And the citizens of KY hopefully are aware of all these laws when they go to vote, being as they had a chance to vote on the laws being enacted in the first place.

Surprising how few people know about the laws that were changed just a few years ago to keep false registrations from getting through the system. In the effort to do that, States failing to comply with Federal law have themselves put off voters. Its the right of either party to complain when the laws aren't being followed, so blaming Republicans for Democrats not being allowed to vote is IMO improper. The responsibility lies with the Sec. of State for each state. Hence the mess with Ohio, that lies on Brenner.

I understand where people get their perspective that everyone of age, etc. should be able to vote.
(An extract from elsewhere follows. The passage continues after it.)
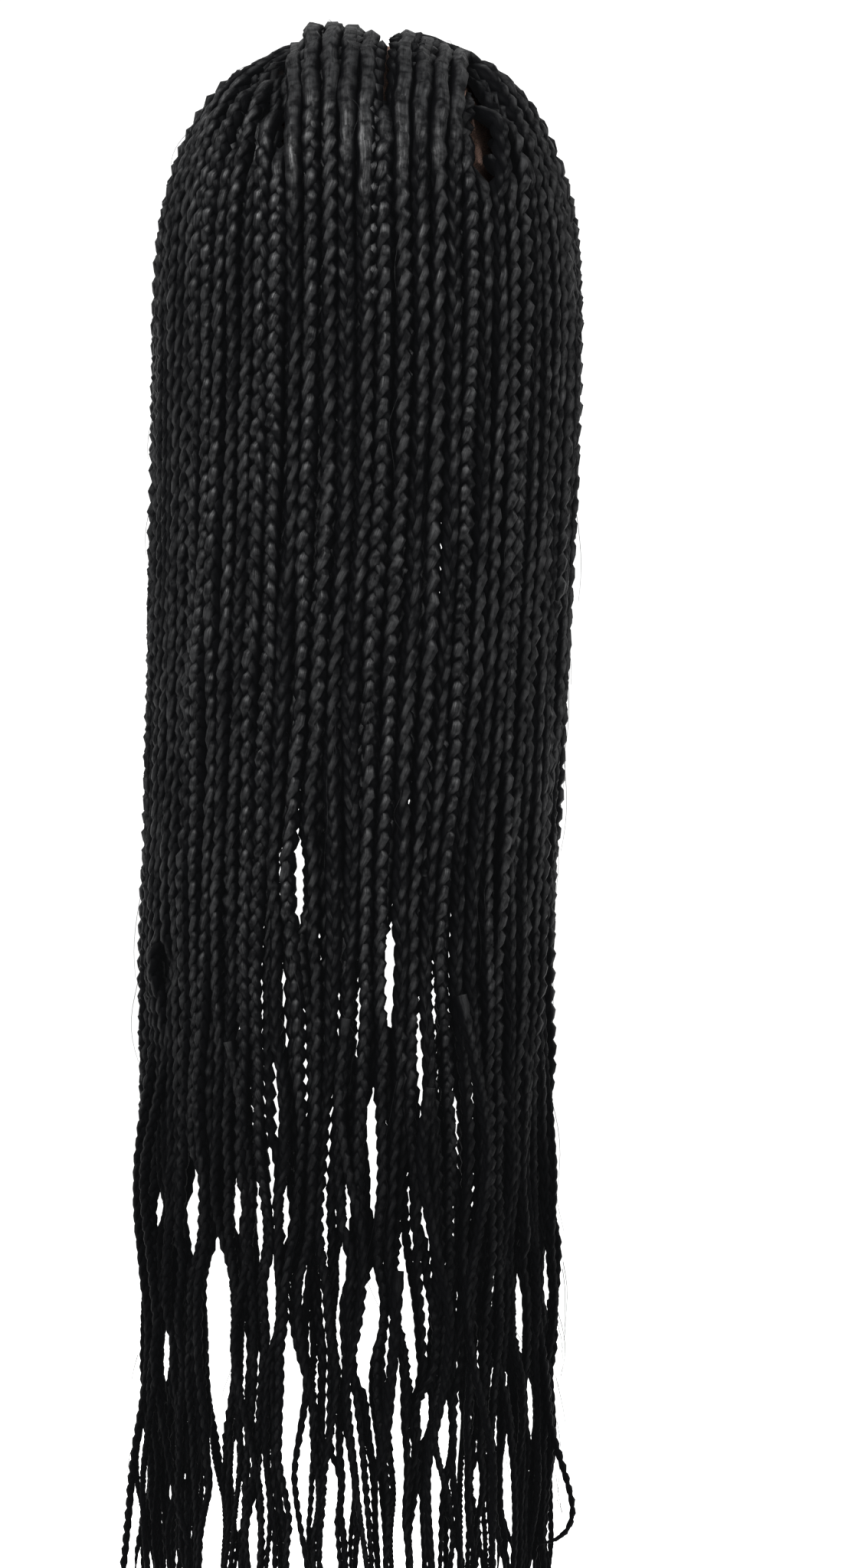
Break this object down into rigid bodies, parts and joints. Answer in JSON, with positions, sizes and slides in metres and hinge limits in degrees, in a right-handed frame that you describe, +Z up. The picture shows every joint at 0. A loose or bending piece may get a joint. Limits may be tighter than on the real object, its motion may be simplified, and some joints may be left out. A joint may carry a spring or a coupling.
{
  "type": "box braid wig",
  "caption": "Waist-length black box braid wig on a brown lace cap, parted near the middle, its braids hanging straight and thinning to the tips.",
  "frame": {"origin": "inside top of the cap, where it sits on the crown of a head", "axes": "+Z up, braids hang towards -Z; the back of the head faces -Y and the face opening faces +Y; +X is the wearer's right"},
  "size_m": [0.2288, 0.223, 0.841],
  "materials": {
    "lace": "matte",
    "hair": "satin"
  },
  "bodies": {
    "root": {"cap": "lace", "crown_braid_01": "hair", "crown_braid_02": "hair", "crown_braid_03": "hair", "crown_braid_04": "hair", "crown_braid_05": "hair", "crown_braid_06": "hair", "crown_braid_07": "hair", "crown_braid_08": "hair", "crown_braid_09": "hair", "crown_braid_10": "hair", "crown_braid_11": "hair", "crown_braid_12": "hair", "crown_braid_13": "hair", "crown_braid_14": "hair", "crown_braid_15": "hair", "crown_braid_16": "hair", "crown_braid_17": "hair", "crown_braid_18": "hair", "crown_braid_19": "hair", "crown_braid_20": "hair", "crown_braid_21": "hair", "crown_braid_22": "hair", "crown_braid_23": "hair", "crown_braid_24": "hair", "crown_braid_25": "hair", "crown_braid_26": "hair", "crown_braid_27": "hair", "crown_braid_28": "hair", "crown_braid_29": "hair", "crown_braid_30": "hair", "crown_braid_31": "hair", "crown_braid_32": "hair", "crown_braid_33": "hair", "crown_braid_34": "hair", "crown_braid_35": "hair", "crown_braid_36": "hair", "crown_braid_37": "hair", "crown_braid_38": "hair", "crown_braid_39": "hair", "crown_braid_40": "hair", "crown_braid_41": "hair", "crown_braid_42": "hair", "crown_braid_43": "hair", "crown_braid_44": "hair", "crown_braid_45": "hair", "crown_braid_46": "hair", "crown_braid_47": "hair", "crown_braid_48": "hair", "crown_braid_49": "hair", "crown_braid_50": "hair", "crown_braid_51": "hair", "crown_braid_52": "hair", "crown_braid_53": "hair", "crown_braid_54": "hair", "crown_braid_55": "hair", "under_row_back": "hair", "under_row_left": "hair", "under_row_right": "hair"}
  },
  "joints": []
}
But its not a simple task, and carries a lot of responsibility.
post #62 of 81
Quote:
Originally Posted by neetanddave View Post
And the citizens of KY hopefully are aware of all these laws when they go to vote, being as they had a chance to vote on the laws being enacted in the first place.
You are kidding right? They should know all eighteen chapters and verse. Sounds like states need to condense the requirements. What in the world can you put in eighteen chapters.
post #63 of 81
Quote:
Originally Posted by peachytoday View Post
You are kidding right? They should know all eighteen chapters and verse. Sounds like states need to condense the requirements. What in the world can you put in eighteen chapters.
Kentucky has the current KRS' online, but I don't care much for them. They are all in individually linked PDF files, and the pages are full of place holders for Statutes repealed as long ago as 1952.

But, for anyone interested, here they are! This is the first of 18 chapters in Title 10, Elections;

http://www.lrc.ky.gov/KRS/116-00/CHAPTER.HTM
post #64 of 81
Thread Starter 
Quote:
Originally Posted by Breal76 View Post
You would think that would be all that mattered? Yeah? Who care's if you don't own a home? Or live in one. One would think you would be the person who needs to vote the most!
Why is that? Why do you think that a homeless person or a person who doesn't own a home needs to vote the most?
post #65 of 81
Quote:
Originally Posted by ckblv View Post
Why is that? Why do you think that a homeless person or a person who doesn't own a home needs to vote the most?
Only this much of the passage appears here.